Add School Resource Officers
We should also promote funding for School Resources Officers. These armed officers are trained in high-stress, rapid-response situations, and they more specialized than local police officers who have been assigned to patrol the school. School Resources Officers are integrated members of the school staff who receive additional training in counseling and working in a school setting. I am well aware that funding is scarce, but I hope we can identify some state funding to hire and retain SROs. I can tell you that we have already seen the benefit of this program in Cumberland County. We unfortunately have had several cases involving threats to students and teachers and the intelligence information provided by the on scene school resource officers has been invaluable in stopping these cases before they start.
We need to
Ensure Adequate Training
But aside from improving school facilities and staff, we must also ensure that the students and staff are trained in issues of conflict management and resolution, school safety, and bullying prevention. We know that bullying is often the source of isolation and despair among students, and on more than one occasion, has been the antecedent to violent behavior.
Next, we need to
Develop School Safety Plans
As law enforcement officials, we encourage and invite schools to partner with their local law enforcement in developing safety plans. We should ensure ongoing dialogue between local law enforcement and schools. To effectively combat the problem of school violence, law enforcement must be aware of the challenges and issues that teachers face and schools must be instructed about how to respond if facing an imminent crisis.

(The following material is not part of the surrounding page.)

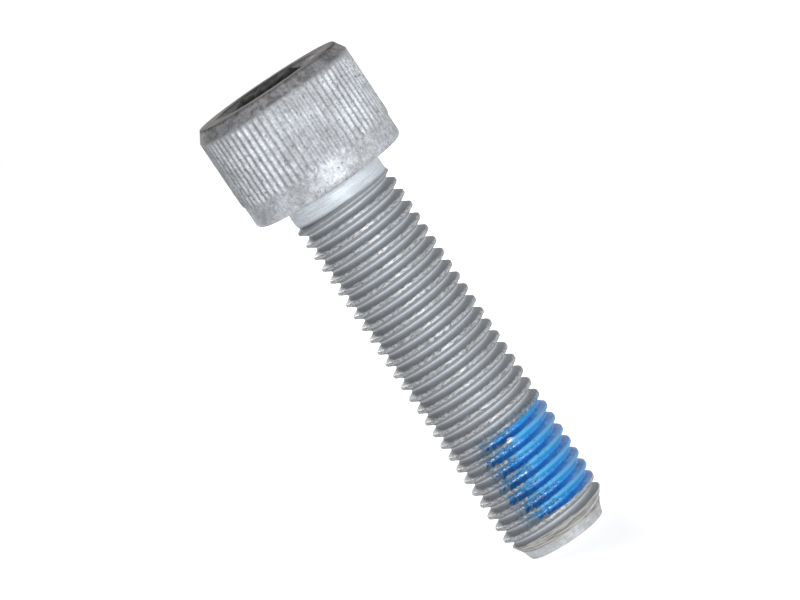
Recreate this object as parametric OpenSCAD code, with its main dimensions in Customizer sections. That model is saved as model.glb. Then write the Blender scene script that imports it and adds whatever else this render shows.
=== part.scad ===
// Hex socket cap screw, M16 x 2 x 60: a knurled head, a thread that runs up to the neck,
// and a nylon locking patch that is fused onto the thread near the point.
// Lengths are in millimetres. Z runs up the screw's axis towards the head, and the origin is
// the centre of the bearing face under the head. The screw stands on its flat point.

/* [Head] */
// Diameter of the plain band at the foot of the head
head_d = 23.9; // [22:0.1:30]
// Height of the head, from the bearing face to the top
head_h = 16; // [13:0.5:20]
// Width of the chamfer round the top, measured across it
top_chamfer_w = 0.75; // [0.3:0.05:1.5]
// Height of the chamfer round the top
top_chamfer_h = 1.6; // [0.6:0.1:2.6]
// Radius of the rounded edge between the band and the bearing face
head_edge_r = 0.9; // [0.3:0.1:1.2]

/* [Knurl] */
// Number of ridges round the head
ridge_count = 72; // [48:1:90]
// How far the ridges stand out from the plain band
ridge_rise = 0.25; // [0.1:0.05:0.4]
// How far the grooves between the ridges lie below the plain band
groove_depth = 0.2; // [0.1:0.05:0.4]
// Width of a ridge along its top
ridge_top_w = 0.36; // [0.2:0.02:0.44]
// Width of a ridge at its foot
ridge_foot_w = 0.78; // [0.6:0.02:0.9]
// Height of the knurl's lower end above the bearing face
knurl_start = 3.3; // [2:0.1:6]
// Length over which the ridges and grooves run out at their ends
knurl_runout = 0.7; // [0.3:0.1:1.2]
// Height of the plain collar between the knurl and the top chamfer
collar_h = 0.2; // [0.15:0.05:1]

/* [Socket] */
// Width of the hexagon across its flats
socket_af = 14; // [10:0.5:17]
// Depth of the hexagon's flat walls
socket_depth = 8; // [5:0.5:10]
// Depth of the shallow cone in the floor of the socket
floor_cone_h = 1.5; // [0.5:0.1:2.5]
// How far the cone's rim lies inside the hexagon's flats
floor_ledge = 0.4; // [0.2:0.1:1.5]
// How far the chamfer at the mouth reaches past the hexagon's corners
mouth_margin = 0.2; // [0.1:0.05:0.6]

/* [Neck] */
// Length of the plain neck between the head and the thread
neck_len = 2.5; // [2:0.1:6]
// How far the neck lies below the crests of the thread
neck_step = 0.475; // [0.2:0.025:0.8]
// Radius of the fillet between the neck and the bearing face
neck_fillet_r = 1; // [0.4:0.1:1.6]

/* [Thread] */
// Diameter over the crests
thread_d = 15.85; // [14:0.05:18]
// Distance from one turn to the next
pitch = 2; // [1.5:0.25:2.5]
// Width of the flat on the crests
crest_w = 0.36; // [0.1:0.02:0.44]
// Width of the flat at the roots
root_w = 0.4; // [0.2:0.05:0.5]
// Angle between the two flanks of a turn
flank_angle = 60; // [55:1:65]
// Length of the screw under its head
screw_len = 60; // [45:1:80]
// Length over which the thread runs out at the neck
thread_runout = 1.6; // [0.5:0.1:4]
// Direction in which the topmost crest leaves the neck, in degrees
thread_turn = 43; // [0:1:359]

/* [Point] */
// Diameter of the flat end
point_d = 12.1; // [10:0.1:12.6]
// Diameter of the point where the threaded taper meets it
point_base_d = 12.8; // [12.6:0.1:13.2]
// Length of the plain point
point_len = 1.1; // [0.5:0.1:2.5]
// Length of the taper that brings the thread down to the point
taper_len = 2.5; // [1:0.1:4]
// Width of the small bevel round the flat end
point_bevel = 0.2; // [0.1:0.05:0.4]

/* [Locking patch] */
// Distance from the flat end to the lower end of the patch
patch_from_end = 5; // [4:0.5:20]
// Length of the patch along the screw
patch_len = 12; // [6:1:24]
// Arc of the thread that the patch covers, in degrees
patch_arc = 160; // [60:10:200]
// Direction in which the middle of the patch faces, in degrees
patch_dir = 330; // [0:10:350]
// Thickness of the patch at the roots of the thread
patch_fill = 0.35; // [0.1:0.05:0.5]
// Thickness of the patch on the crests of the thread
patch_film = 0.08; // [0.04:0.02:0.2]

/* [Hidden] */

$fn = 96;
// Flat sides in one turn of the thread, so that one side spans 10 degrees
sides = 36;
// How far a piece that is joined to another reaches into it
joint_lap = 0.05;

head_r = head_d / 2;
ridge_r = head_r + ridge_rise;
groove_r = head_r - groove_depth;
// The collar stands just proud of the ridges that end under it
collar_r = ridge_r + 0.02;
top_r = collar_r - top_chamfer_w;
chamfer_z = head_h - top_chamfer_h;
knurl_end = chamfer_z - collar_h;

neck_r = thread_d / 2 - neck_step;
crest_r = thread_d / 2;
thread_depth = (pitch - crest_w - root_w) / 2 / tan(flank_angle / 2);
root_r = crest_r - thread_depth;

point_z = -screw_len;
point_base_r = point_base_d / 2;
thread_top = -neck_len;
thread_bottom = point_z + point_len;
// The thread's two ends lie just inside the round pieces that they join
thread_top_r = neck_r - joint_lap;
thread_bottom_r = point_base_r - joint_lap;

// A turn of the thread is four rows of corners: the two edges of its crest and the two edges of
// the root above it. The rows climb by one pitch in a full turn to the right-hand side.
row_offset = [-crest_w / 2, crest_w / 2, (pitch - root_w) / 2, (pitch + root_w) / 2];
turns = ceil((thread_top - thread_bottom) / pitch) + 3;
rows = 4 * (turns + 1);
first_crest = thread_top - pitch * (thread_turn / 360 + turns - 1);

function is_crest(row) = row % 4 < 2;
function row_z(row, side) = first_crest + pitch * (floor(row / 4) + side / sides) + row_offset[row % 4];
function blend(low, high, share) = low + (high - low) * max(0, min(1, share));

// Radius of the thread's surface: its own form, faded out at the neck and cut down at the point
function thread_r(row, z) =
    let (rolled = blend(thread_top_r, is_crest(row) ? crest_r : root_r, (thread_top - z) / thread_runout))
    let (taper = blend(thread_bottom_r, crest_r, (z - thread_bottom) / taper_len))
    min(rolled, taper);

function on_axis_ring(r, side, z) = [r * cos(360 * side / sides), r * sin(360 * side / sides), z];
function thread_point(row, side, proud) =
    let (z = row_z(row, side))
    on_axis_ring(thread_r(row, z) + proud, side, z);

function all_differ(face) = face[0] != face[1] && face[1] != face[2] && face[2] != face[0];

// The whole thread with its solid core, as one closed surface. Corners that would lie past an
// end share that end's ring, and a triangle that shrinks to an edge there is left out.
function thread_corner(row, side) =
    side == sides ? thread_corner(row + 4, 0)
    : row_z(row, side) <= thread_bottom ? side
    : row_z(row, side) >= thread_top ? sides + side
    : 2 * sides + side * rows + row;

module thread_body() {
    bottom_ring = [for (side = [0:sides - 1]) on_axis_ring(thread_bottom_r, side, thread_bottom)];
    top_ring = [for (side = [0:sides - 1]) on_axis_ring(thread_top_r, side, thread_top)];
    corners = [for (side = [0:sides - 1], row = [0:rows - 1]) thread_point(row, side, 0)];
    skin = [
        for (side = [0:sides - 1], row = [0:rows - 2])
        let (a = thread_corner(row, side), b = thread_corner(row + 1, side))
        let (c = thread_corner(row + 1, side + 1), d = thread_corner(row, side + 1))
        for (face = [[a, b, c], [a, c, d]]) if (all_differ(face)) face
    ];
    bottom_cap = [for (side = [0:sides - 1]) side];
    top_cap = [for (side = [sides - 1:-1:0]) sides + side];
    polyhedron(concat(bottom_ring, top_ring, corners), concat([bottom_cap, top_cap], skin));
}

// Plain point: a slightly conical end with a small bevel round its flat face
module point() {
    rotate_extrude()
        polygon([
            [0, point_z],
            [point_d / 2 - point_bevel, point_z],
            [point_d / 2, point_z + point_bevel],
            [point_base_r, thread_bottom],
            [0, thread_bottom]
        ]);
}

// Plain neck, with the fillet that eases it into the bearing face
module neck() {
    rotate_extrude()
        union() {
            translate([0, thread_top])
                square([neck_r, neck_len + joint_lap]);
            difference() {
                translate([neck_r - joint_lap, -neck_fillet_r])
                    square([neck_fillet_r + joint_lap, neck_fillet_r + joint_lap]);
                translate([neck_r + neck_fillet_r, -neck_fillet_r])
                    circle(r = neck_fillet_r);
            }
        }
}

// Turned form of the head, with the floor of the knurl's grooves and the plain collar above it
module head_core() {
    rotate_extrude()
        union() {
            translate([head_r - head_edge_r, head_edge_r])
                circle(r = head_edge_r);
            polygon([
                [0, 0],
                [head_r - head_edge_r, 0],
                [head_r - head_edge_r, head_edge_r],
                [head_r, head_edge_r],
                [head_r, knurl_start],
                [groove_r, knurl_start + knurl_runout],
                [groove_r, knurl_end - knurl_runout],
                [collar_r, knurl_end],
                [collar_r, chamfer_z],
                [top_r, head_h],
                [0, head_h]
            ]);
        }
}

// Straight ridges of the knurl, whose lower ends slope down onto the plain band
module ridges() {
    foot_r = groove_r - joint_lap;
    top_half = ridge_top_w / 2 / ridge_r * 180 / PI;
    foot_half = ridge_foot_w / 2 / foot_r * 180 / PI;
    outline = [
        for (i = [0:ridge_count - 1])
        for (edge = [[foot_r, -foot_half], [ridge_r, -top_half], [ridge_r, top_half], [foot_r, foot_half]])
        let (angle = i * 360 / ridge_count + edge[1])
        [edge[0] * cos(angle), edge[0] * sin(angle)]
    ];
    intersection() {
        translate([0, 0, knurl_start - knurl_runout])
            linear_extrude(height = knurl_end - knurl_start + knurl_runout + collar_h / 2)
                polygon(outline);
        rotate_extrude()
            polygon([
                [0, knurl_start - knurl_runout / 2],
                [foot_r, knurl_start - knurl_runout / 2],
                [ridge_r + joint_lap, knurl_start + knurl_runout],
                [ridge_r + joint_lap, head_h],
                [0, head_h]
            ]);
    }
}

// Room for the key: a hexagon with a chamfered mouth and a shallow cone in its floor
module key_socket() {
    floor_z = head_h - socket_depth;
    floor_r = socket_af / 2 - floor_ledge;
    mouth_r = socket_af / 2 / cos(30) + mouth_margin;
    mouth_h = mouth_r / tan(60);
    translate([0, 0, floor_z])
        cylinder(h = socket_depth + joint_lap, r = socket_af / 2 / cos(30), $fn = 6);
    translate([0, 0, floor_z - floor_cone_h])
        cylinder(h = floor_cone_h + joint_lap, r1 = 0, r2 = floor_r * (1 + joint_lap / floor_cone_h));
    translate([0, 0, head_h - mouth_h])
        cylinder(h = mouth_h * 2, r1 = 0, r2 = mouth_r * 2);
}

module screw() {
    color("silver")
        union() {
            difference() {
                union() {
                    head_core();
                    ridges();
                }
                key_socket();
            }
            neck();
            thread_body();
            point();
        }
}

// The patch lies on whole facets of the thread, from one root to another. It is thick at the
// roots and thin on the crests and round its edge, where it also stops short on each crest.
patch_sides = round(patch_arc / 360 * sides);
patch_side_a = round(patch_dir / 360 * sides - patch_sides / 2) - sides;
patch_side_b = patch_side_a + patch_sides;
patch_turns = round(patch_len / pitch);
patch_low_z = point_z + patch_from_end;
patch_low_turn = ceil((patch_low_z - first_crest) / pitch - patch_side_a / sides - 0.5);
patch_row_a = 4 * patch_low_turn + 2;
patch_row_b = patch_row_a + 4 * patch_turns + 1;

function in_patch(row, side) =
    let (inset = row % 4 == 0 ? 1 : 0)
    row >= patch_row_a && row < patch_row_b && side >= patch_side_a + inset && side < patch_side_b - inset;
function at_patch_edge(row, side) =
    side <= patch_side_a || side >= patch_side_b || row <= patch_row_a || row >= patch_row_b;
function patch_thickness(row, side) =
    is_crest(row) || at_patch_edge(row, side) ? patch_film : patch_fill;

// Corners come in pairs: the inner one on the thread, and the outer one above it
function patch_corner(row, side, outer) =
    2 * ((side - patch_side_a) * (patch_row_b - patch_row_a + 1) + row - patch_row_a) + outer;
function split(a, b, c, d) = [[a, b, c], [a, c, d]];

module locking_patch() {
    corners = [
        for (side = [patch_side_a:patch_side_b], row = [patch_row_a:patch_row_b])
        for (proud = [0, patch_thickness(row, side)])
        thread_point(row, side, proud)
    ];
    cells = [
        for (side = [patch_side_a:patch_side_b - 1], row = [patch_row_a:patch_row_b - 1])
        if (in_patch(row, side)) [row, side]
    ];
    faces = [
        for (cell = cells)
        let (row = cell[0], side = cell[1])
        let (a = patch_corner(row, side, 0), b = patch_corner(row + 1, side, 0))
        let (c = patch_corner(row + 1, side + 1, 0), d = patch_corner(row, side + 1, 0))
        each concat(
            split(a + 1, b + 1, c + 1, d + 1),
            [[a, c, b], [a, d, c]],
            in_patch(row - 1, side) ? [] : split(a + 1, d + 1, d, a),
            in_patch(row + 1, side) ? [] : split(c + 1, b + 1, b, c),
            in_patch(row, side - 1) ? [] : split(b + 1, a + 1, a, b),
            in_patch(row, side + 1) ? [] : split(d + 1, c + 1, c, d)
        )
    ];
    color("dodgerblue")
        polyhedron(corners, faces);
}

screw();
locking_patch();
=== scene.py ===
import math
import random

import bpy
from mathutils import Matrix, Vector, noise


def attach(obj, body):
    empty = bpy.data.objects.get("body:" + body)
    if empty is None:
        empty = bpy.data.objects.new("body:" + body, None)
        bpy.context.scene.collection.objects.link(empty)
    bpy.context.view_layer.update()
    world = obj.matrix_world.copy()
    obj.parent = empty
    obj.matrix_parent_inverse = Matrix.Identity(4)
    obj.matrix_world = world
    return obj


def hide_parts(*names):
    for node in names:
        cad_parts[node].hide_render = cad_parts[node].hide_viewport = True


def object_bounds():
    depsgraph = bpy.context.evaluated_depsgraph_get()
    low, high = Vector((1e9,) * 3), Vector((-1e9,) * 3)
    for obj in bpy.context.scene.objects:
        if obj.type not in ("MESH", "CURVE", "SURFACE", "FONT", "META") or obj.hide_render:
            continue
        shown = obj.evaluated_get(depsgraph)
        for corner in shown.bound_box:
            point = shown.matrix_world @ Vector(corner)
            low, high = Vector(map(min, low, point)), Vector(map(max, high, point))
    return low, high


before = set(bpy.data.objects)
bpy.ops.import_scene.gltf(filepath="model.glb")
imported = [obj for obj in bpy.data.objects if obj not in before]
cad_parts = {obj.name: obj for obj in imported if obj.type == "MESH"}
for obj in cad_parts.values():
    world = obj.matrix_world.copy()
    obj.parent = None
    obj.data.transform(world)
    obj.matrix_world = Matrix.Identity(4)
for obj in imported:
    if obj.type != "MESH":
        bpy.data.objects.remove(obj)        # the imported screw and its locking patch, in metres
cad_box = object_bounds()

# The view. A long lens looks across the screw from a little above its head, and is rolled
# clockwise, so that the head lies to the upper left as in the photograph.
# MM turns millimetres into metres. Heights are counted from the bearing face under the head.
MM = 0.001
PHOTO_WIDTH = 800
LENS_PIXELS = 4764
SENSOR_WIDTH = 36
NEAREST_SEEN = 0.01
VIEW_DISTANCE = 662.0 * MM
VIEW_RISE = math.radians(7.306)
VIEW_ROLL = math.radians(33.83)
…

Another important recommendation is to
Assemble Threat Assessment Teams
I would also encourage the state to assemble a Threat Assessment Team, composed of law enforcement, safety experts, and educators who are responsible for visiting every school in the state and providing specific analyses of what schools can do to be safer. The Threat Assessment Team could collaborate with individual schools and local law enforcement to create crisis prevention and response teams. In this way, the Team could help to prevent tragedies by looking at these schools with a fresh and experienced perspective and ensure that schools are ready to respond quickly and efficiently in the event of an emergency.
Invest in Education
Finally, and perhaps most important, we must invest in education. I am a Board member of Fight Crime: Invest in Kids, which is a national non-profit and bipartisan organization aimed at preventing crime and violence through investments in early childhood education. They advocate what research has proven-namely, that the best way we can improve public safety is by providing vulnerable children with the right start in life and provide access and services to kids who start to veer off track.

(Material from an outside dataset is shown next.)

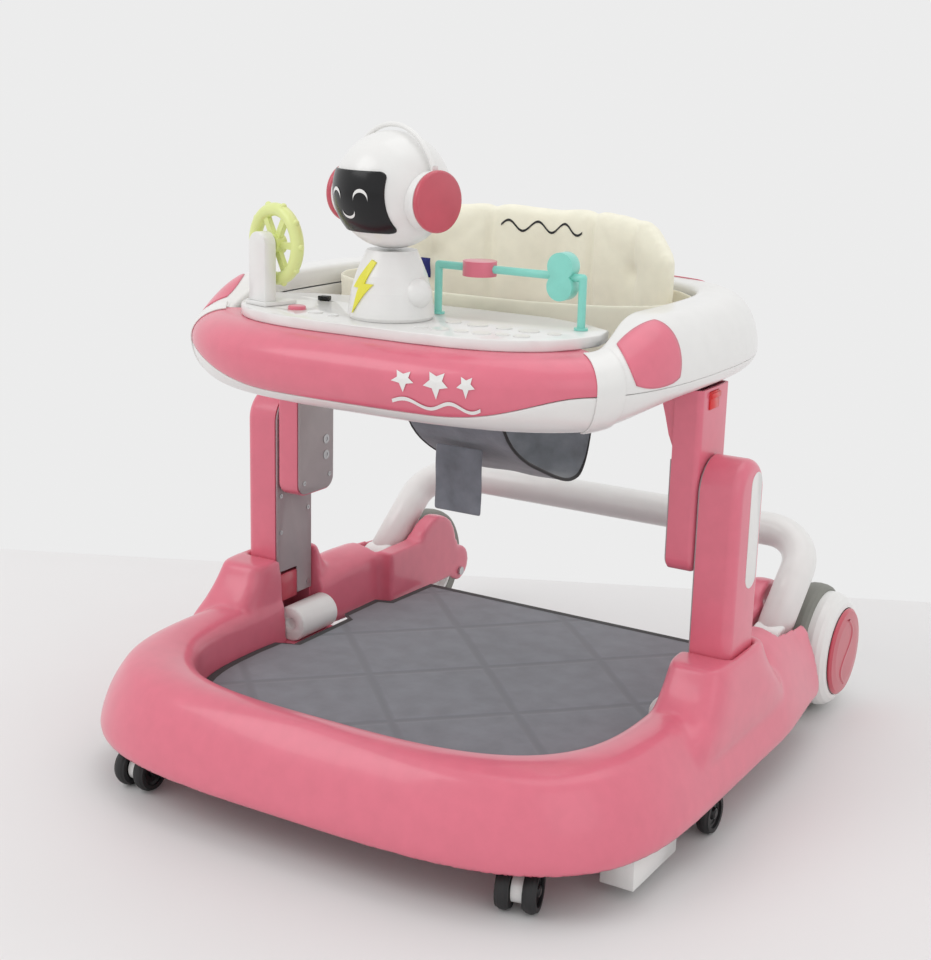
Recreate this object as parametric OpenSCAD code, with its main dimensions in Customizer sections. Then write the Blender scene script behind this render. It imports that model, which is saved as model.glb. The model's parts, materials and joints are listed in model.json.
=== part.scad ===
// Baby walker: U-shaped rolling base, two telescoping posts, play tray with a seat ring, push handle.
// X runs across, -Y is the front, +Z is up; the origin is the middle of the footprint on the floor.

/* [Base] */
// Width of the base across its outer lips
base_w = 600; // [560:5:640]
// Distance from the front of the base to the back of the rear wheels
overall_l = 680; // [660:5:700]
// Height of the base's lower lip above the floor
base_lip_z = 40; // [40:1:43]
// Height of the base's front crown
base_crown_z = 118; // [112:1:124]
// Width of the hollow bow, seen from above
base_band = 70; // [66:1:74]
// Wall thickness of the moulded shells
wall = 3; // [2.6:0.1:3.4]

/* [Posts] */
// Height of the top of the lower posts
post_top_z = 333; // [325:1:337]
// Depth of a post from front to back
post_d = 63; // [60:1:66]
// Outer face of a lower post, from the middle of the walker
post_outer_x = 276; // [274:1:277]

/* [Tray] */
// Width of the tray ring
tray_w = 500; // [490:2:506]
// Distance from the middle to the front of the bumper
tray_front = 260; // [250:2:270]
// Distance from the middle to the back of the seat ring
tray_rear = 190; // [180:2:196]
// Height of the toy board's upper face
board_z = 452; // [450:1:454]

/* [Rolling gear] */
// Radius of a rear wheel
rear_r = 68; // [64:1:70]
// Radius of a caster wheel
caster_r = 19.5; // [18:0.5:19.5]

/* [Toys] */
// Radius of the robot's head
head_r = 50; // [46:1:52]

/* [Hidden] */
$fn = 48;
eps = 0.01;
fit = 0.3;
run = 0.05;
SIDES = [["left", -1], ["right", 1]];
CASTERS = ["front_left", "front_right", "mid_left", "mid_right"];

// Base plan
base_half = base_w/2;
front_y = -overall_l/2;
rear_y = overall_l/2;
bow_y = -100;
inner_half = 222;
outer_power = 3.5;
inner_power = 3.1;
inner_front = front_y + base_band;
arm_end_y = 200;
arm_rise = 14;

// Posts
post_inner_x = 238;
post_y0 = -40;
post_y1 = post_y0 + post_d;
post_mid_y = (post_y0 + post_y1)/2;
post_foot_z = 66;
boss_top_z = 155;
cover_t = 2;
upper_inner_x = 209;
upper_outer_x = 235;
upper_foot_z = 226;
upper_head_z = 395;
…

I encourage you to consider their proposals as you shape a plan to make Pennsylvania’s schools safer. They include the following:
- Wherever possible, we must provide easier access to high-quality early care and learning programs, especially for the most at-risk children. Research has shown that quality early care and education has a direct correlation with positive academic and behavioral outcomes in children.

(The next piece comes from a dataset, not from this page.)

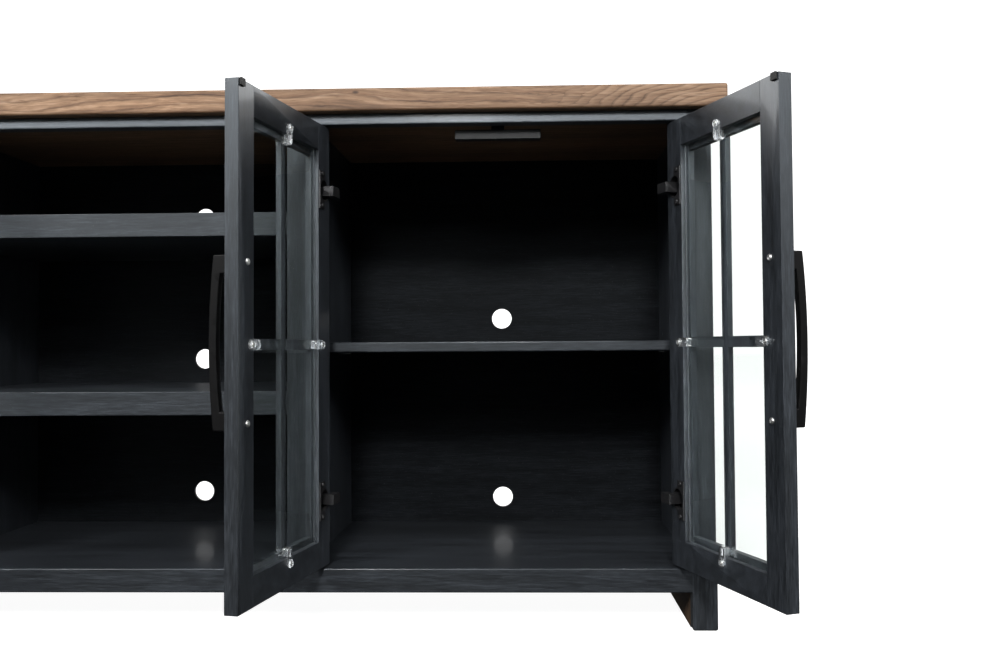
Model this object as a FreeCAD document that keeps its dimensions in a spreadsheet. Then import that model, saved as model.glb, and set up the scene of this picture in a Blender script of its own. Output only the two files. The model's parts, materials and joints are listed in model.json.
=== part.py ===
import FreeCAD, Part
import Sketcher
import os
import re

# Media cabinet: a wood top on a dark face-framed case with three equal bays.
# The two end bays have pairs of inset glass doors, the middle bay has two fixed shelves.
# +X is to the right seen from the front, +Y is towards the back and +Z is up, in millimetres.
# The origin is on the floor, centred between the farthest left, right, front and back points
# with the doors standing open.

doc = FreeCAD.newDocument("media_cabinet")

# ---------------------------------------------------------------- driving dimensions
DRIVING = {
    # case
    "bay_width": 570, "stile_width": 37, "stile_depth": 20, "side_thickness": 28,
    "divider_thickness": 19, "front_plane": -62, "inner_depth": 374, "side_depth": 382,
    "case_height": 778, "floor_gap": 56, "bottom_rail_height": 36, "top_rail_height": 17,
    "bottom_panel_thickness": 18, "back_thickness": 6, "foot_chamfer": 2.5, "rail_round": 2,
    # wood top
    "top_thickness": 35, "front_overhang": 16, "side_overhang": 22, "rear_overhang": 2,
    "top_round": 3.5,
    # shelves
    "fixed_shelf_thickness": 36, "upper_shelf_level": 629.5, "lower_shelf_level": 358,
    "loose_shelf_thickness": 16, "loose_shelf_level": 431, "loose_shelf_setback": 60,
    "loose_shelf_rear_gap": 4, "loose_shelf_side_gap": 2, "loose_shelf_round": 2,
    "pin_radius": 2.5, "pin_reach": 8, "pin_inset": 37, "pin_pitch": 32,
    # cable holes
    "cable_hole_radius": 18.75, "middle_hole_offset": 30, "end_hole_offset": 602,
    "middle_hole_low": 150, "end_hole_low": 138, "hole_rise": 45,
    # doors
    "door_gap": 2.5, "door_setback": 0.5, "door_bottom": 96, "door_top": 759,
    "door_thickness": 18.5, "frame_width": 50, "rabbet_width": 10, "lip_depth": 9,
    "muntin_width": 15, "muntin_setback": 1, "glass_thickness": 3, "glass_play": 1,
    "pivot_inset": 10.8, "pivot_depth": 7.5, "outer_open_angle": 110, "inner_open_angle": 101,
    # glass clips and small screws
    "clip_width": 14, "clip_overlap": 15, "clip_flange": 14, "clip_thickness": 2.5,
    "screw_offset": 8, "screw_head_radius": 3.6, "screw_head_height": 2.2,
    "screw_shank_radius": 1.6, "screw_length": 13,
    # handles
    "handle_inset": 24, "handle_level": 430, "handle_spacing": 203.2, "handle_length": 222,
    "handle_width": 10, "handle_height": 33, "handle_bow": 6, "handle_foot": 24,
    "handle_reach": 22, "handle_inner_bow": 5, "handle_screw_radius": 2,
    "handle_screw_head_radius": 4.5, "handle_screw_head_height": 2.5, "handle_screw_grip": 8,
    "handle_hole_radius": 2.3,
    # hinges
    "hinge_inset": 99, "cup_radius": 17.5, "cup_depth": 11.5, "cup_wall": 1.5,
    "cup_edge_distance": 21, "flange_height": 57, "flange_width": 17, "flange_thickness": 2,
    "flange_offset": 30, "flange_screw_spacing": 48, "arm_height": 15, "arm_near": -8,
    "arm_far": 17, "arm_lift": 2.5, "arm_rise": 11, "arm_width": 11, "arm_setback": 41,
    "arm_length": 46, "plate_thickness": 4, "plate_height": 50, "plate_setback": 45,
    "plate_length": 34,
    # door stops
    "stop_width": 132, "stop_height": 14, "stop_depth": 18, "stop_setback": 22.5,
    "stop_drop": 22, "stop_block_width": 20, "stop_block_setback": 25,
    "strike_width": 11, "strike_height": 10, "strike_thickness": 3, "strike_inset": 2.5,
    "strike_proud": 1,
}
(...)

- We must provide additional resources to families in poverty, because the more resources we provide for these children, the less likely they are to suffer from behavioral issues that lead to delinquency.
- And we must protect funding streams that support access to therapeutic prevention and intervention programs for troubled youth. We know that once a child strays from the path, it is crucial that they get back on track in the shortest amount of time possible.
Thank you again for this opportunity to share input in this important discussion. I am happy to answer any questions you may have.